Source: https://aeon.co/ideas/campus-protests-should-stop-at-the-door-of-the-classroom

University protests by students (the act of rejecting a certain people from speaking on campus, or protesting against behaviors and rules that are perceived as bad) are useful because of three reasons:

1. It is useful to generate interest in a certain idea,

2. It facilitates students in soul-searching their own priorities ideal,

3. It facilitates students in finding their place in the national conversation.

However, it should not be without limits:

1. It should not obstruct the fundamental purpose of universities to advance and disseminate knowledge.

2. It should not promote the narrative of tyranny of democracy, where everyone must think, feel, and act alike.

Students are not always inclined to respect those boundaries. Of late, student activists have found themselves provoked by disagreements with guest speakers whom faculty members have invited to speak to classes; by the subjects and readings that professors have assigned in their classes; even by the behavior of professors themselves. Activists have found such controversies sufficient to justify disrupting classes in order to voice their objections. In doing so, they undermine the ability of other students to learn and to take full advantage of their own collegiate opportunities, as well as the ability of professors to exercise their academic freedom to teach.

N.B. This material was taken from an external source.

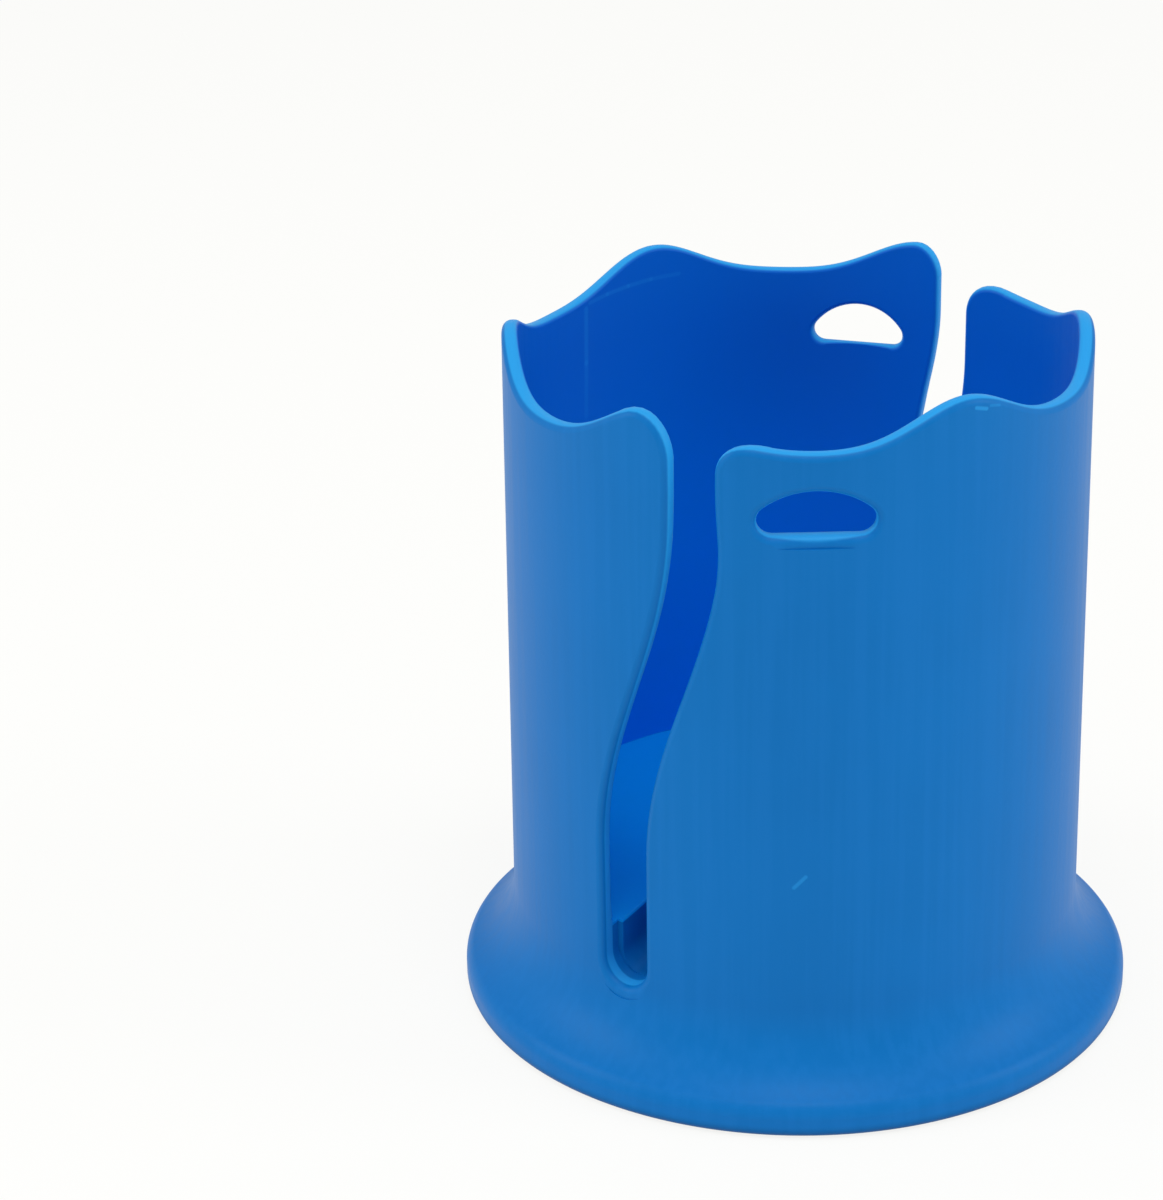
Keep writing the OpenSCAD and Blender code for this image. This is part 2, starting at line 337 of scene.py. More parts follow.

Securing academic freedom in order for professors to be able to teach and publish the fruits of their expertise has been one of the principles of the AAUP (American Association of University Professors). And although some might argue that sometimes it’s justified to ban people like Steve Bannon from speaking, the protests go to people much less controversial than him:
University of Illinois activists forces their professor to cancel an Immigration and Customs Enforcement Agency (ICE) from speaking in their class,

Reed College in Portland, Oregon activists forces their professor to switch the focus of their humanities studies away from Western civilization. These protests are conducted in a way that even prevents arguments from the other side to be expressed, and sometimes even includes violence. Ideally that shouldn’t be the case.